▸ **WORK TO BE COMPLETED**
The listing beneath should be written out in full, exactly as shown.

▸ **PROVIDED MATERIAL**

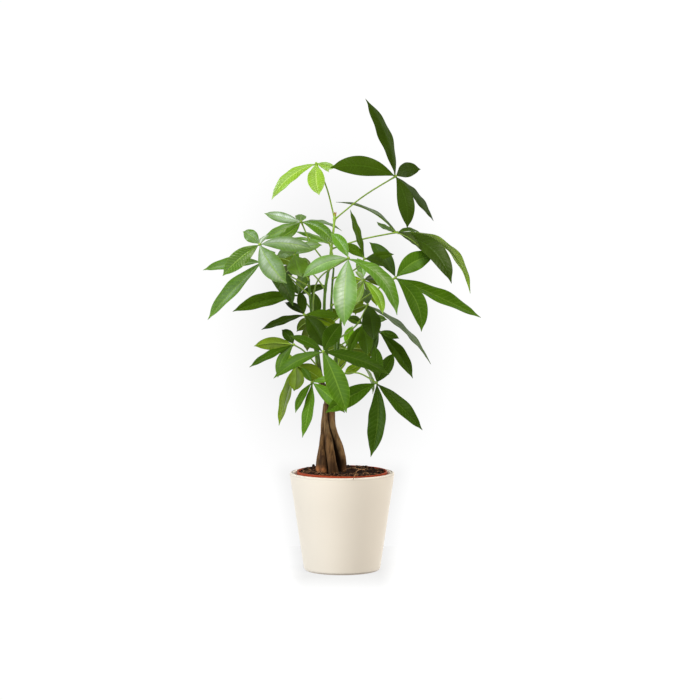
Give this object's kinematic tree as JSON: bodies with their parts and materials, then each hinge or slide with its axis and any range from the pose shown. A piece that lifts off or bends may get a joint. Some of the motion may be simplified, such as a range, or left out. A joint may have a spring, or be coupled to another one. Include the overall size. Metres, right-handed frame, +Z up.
{
  "type": "potted money tree",
  "caption": "Potted house plant: short trunks twisted together, green stems with hand-shaped leaves on long stalks, standing in soil in a plastic nursery pot inside a tapered glazed pot.",
  "frame": {"origin": "centre of the flat foot of the outer pot, on the surface that it stands on", "axes": "+Z up along the pot's axis and the plant's height; the pictured side faces -Y"},
  "size_m": [0.3668, 0.2551, 0.6283],
  "materials": {
    "glazed_pot": "smooth cream glaze, satin gloss",
    "nursery_plastic": "thin terracotta-coloured moulded plastic",
    "soil": "dark crumbly potting soil with pale fibres",
    "bark": "dry brown bark with fine lengthwise grooves",
    "green_stem": "smooth green stem, satin",
    "old_leaf": "dark green leathery leaf, soft sheen",
    "mature_leaf": "mid green leathery leaf, soft sheen",
    "young_leaf": "fresh yellow-green leaf, soft sheen"
  },
  "bodies": {
    "root": {"outer_pot": "glazed_pot", "nursery_pot": "nursery_plastic", "soil": "soil", "trunk_strand_1": "bark", "trunk_strand_2": "bark", "trunk_strand_3": "bark", "trunk_strand_4": "bark", "trunk_strand_5": "bark", "stem_leader": "green_stem", "stem_right": "green_stem", "stem_left": "green_stem", "stem_back": "green_stem", "stem_short": "green_stem", "leaf_top_right": "old_leaf", "leaf_top_left": "young_leaf", "leaf_left_front": "mature_leaf", "leaf_upper_left": "mature_leaf", "leaf_far_left": "mature_leaf", "leaf_upper_thin": "mature_leaf", "leaf_left_inner": "old_leaf", "leaf_left_low": "old_leaf", "leaf_centre_front": "young_leaf", "leaf_centre_dark": "old_leaf", "leaf_right": "mature_leaf", "leaf_upper_right": "old_leaf", "leaf_centre_young": "young_leaf", "leaf_centre_right": "old_leaf", "leaf_low_front": "mature_leaf", "leaf_mid_left": "old_leaf", "leaf_mid_left_small": "mature_leaf", "leaf_low_left": "mature_leaf", "leaf_low_left_pale": "mature_leaf", "leaf_low_right": "mature_leaf", "leaf_right_inner": "old_leaf", "leaf_centre_low": "old_leaf", "leaf_low_inner": "young_leaf", "leaf_back_left": "old_leaf", "leaf_back_right": "mature_leaf", "leaf_back_high": "mature_leaf", "leaf_back_low": "mature_leaf"}
  },
  "joints": []
}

▸ **PROBLEM SOLUTION**
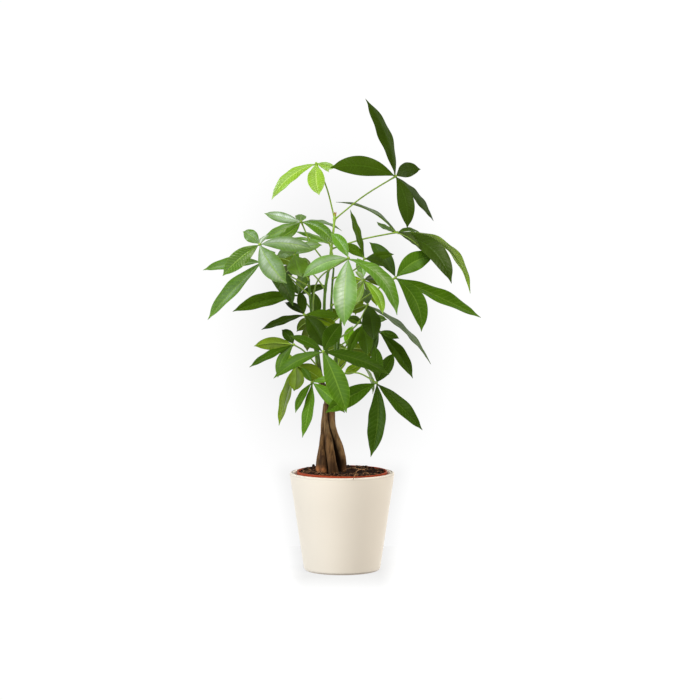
Give this object's kinematic tree as JSON: bodies with their parts and materials, then each hinge or slide with its axis and any range from the pose shown. A piece that lifts off or bends may get a joint. Some of the motion may be simplified, such as a range, or left out. A joint may have a spring, or be coupled to another one. Include the overall size. Metres, right-handed frame, +Z up.
{
  "type": "potted money tree",
  "caption": "Potted house plant: short trunks twisted together, green stems with hand-shaped leaves on long stalks, standing in soil in a plastic nursery pot inside a tapered glazed pot.",
  "frame": {"origin": "centre of the flat foot of the outer pot, on the surface that it stands on", "axes": "+Z up along the pot's axis and the plant's height; the pictured side faces -Y"},
  "size_m": [0.3668, 0.2551, 0.6283],
  "materials": {
    "glazed_pot": "smooth cream glaze, satin gloss",
    "nursery_plastic": "thin terracotta-coloured moulded plastic",
    "soil": "dark crumbly potting soil with pale fibres",
    "bark": "dry brown bark with fine lengthwise grooves",
    "green_stem": "smooth green stem, satin",
    "old_leaf": "dark green leathery leaf, soft sheen",
    "mature_leaf": "mid green leathery leaf, soft sheen",
    "young_leaf": "fresh yellow-green leaf, soft sheen"
  },
  "bodies": {
    "root": {"outer_pot": "glazed_pot", "nursery_pot": "nursery_plastic", "soil": "soil", "trunk_strand_1": "bark", "trunk_strand_2": "bark", "trunk_strand_3": "bark", "trunk_strand_4": "bark", "trunk_strand_5": "bark", "stem_leader": "green_stem", "stem_right": "green_stem", "stem_left": "green_stem", "stem_back": "green_stem", "stem_short": "green_stem", "leaf_top_right": "old_leaf", "leaf_top_left": "young_leaf", "leaf_left_front": "mature_leaf", "leaf_upper_left": "mature_leaf", "leaf_far_left": "mature_leaf", "leaf_upper_thin": "mature_leaf", "leaf_left_inner": "old_leaf", "leaf_left_low": "old_leaf", "leaf_centre_front": "young_leaf", "leaf_centre_dark": "old_leaf", "leaf_right": "mature_leaf", "leaf_upper_right": "old_leaf", "leaf_centre_young": "young_leaf", "leaf_centre_right": "old_leaf", "leaf_low_front": "mature_leaf", "leaf_mid_left": "old_leaf", "leaf_mid_left_small": "mature_leaf", "leaf_low_left": "mature_leaf", "leaf_low_left_pale": "mature_leaf", "leaf_low_right": "mature_leaf", "leaf_right_inner": "old_leaf", "leaf_centre_low": "old_leaf", "leaf_low_inner": "young_leaf", "leaf_back_left": "old_leaf", "leaf_back_right": "mature_leaf", "leaf_back_high": "mature_leaf", "leaf_back_low": "mature_leaf"}
  },
  "joints": []
}